We must promote that the peoples of the world govern themselves in a Universal Human Nation, in which diversity can coexist, and for this it is necessary first of all to explain that today the UN is at the antipodes of this desired world, and for this reason it is necessary to re-found it.

Humanists aspire to the creation of a Universal Human Nation governed by personal freedom, solidarity, equal rights and opportunities, non-discrimination and non-violence. A Confederation of Humanist Nations, articulated with the objective of constituting a Universal Human Nation, must uphold the full validity of the right of sovereignty and self-determination of peoples. It must prioritise nuclear disarmament, the proportional reduction of conventional armaments, the prohibition of arms trading, promoting the search for peaceful conflict resolution. A new democratically elected Security Council must be born in the New UN, where no nation has the right to veto, which includes within the category of security, issues such as overcoming poverty and misery, a solidarity-based financial architecture, promoting a network of state banks without interest, to finance development and complementary trade between member nations, dismantling the current private international financial power.
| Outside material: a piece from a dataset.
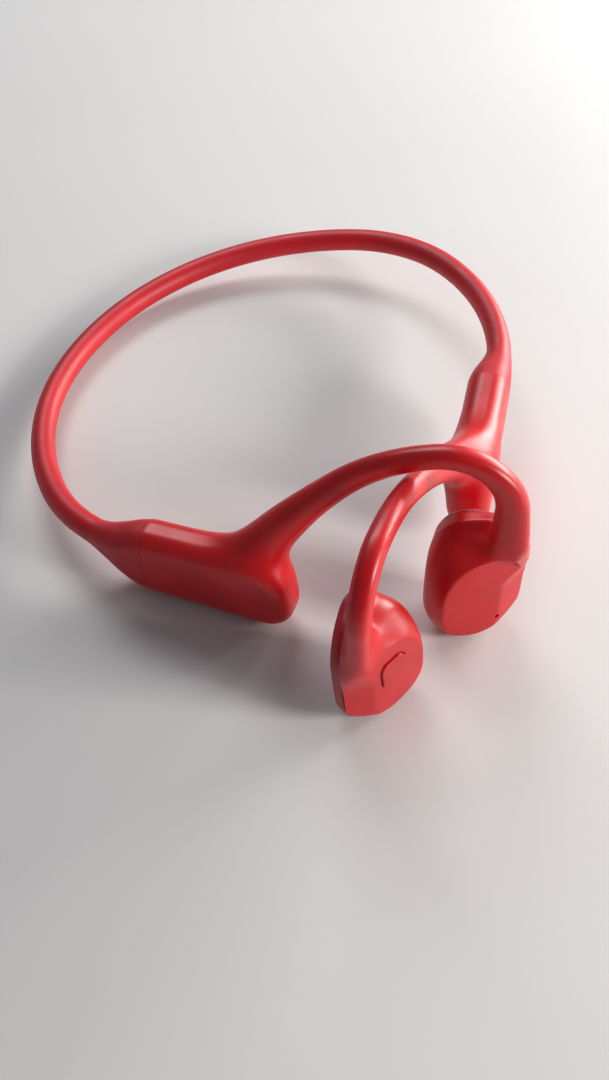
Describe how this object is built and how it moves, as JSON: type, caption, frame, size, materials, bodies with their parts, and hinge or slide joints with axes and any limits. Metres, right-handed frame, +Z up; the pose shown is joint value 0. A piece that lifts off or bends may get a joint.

We refer to a change in the cultural paradigm, which must include everything related to the treatment of people and the decisions that allow the fulfilment in practice of all human rights, thus opening a path towards the construction of the Universal Human Nation.

Our proposals will not prosper under the current conditions of the UN and the countries that make it up, but mobilisation around them will make evident to the people the contradictions and hypocrisy that reigns in this body, and especially among the powers that run it.

Humanists will continue to propose a Universal Human Nation, seeking to generate within the peoples and public opinion in general the need for a total transformation, which includes a new design at the international level in the articulation of and between nations. This need is ultimately to bring about a profound humanist, social, political and cultural revolution.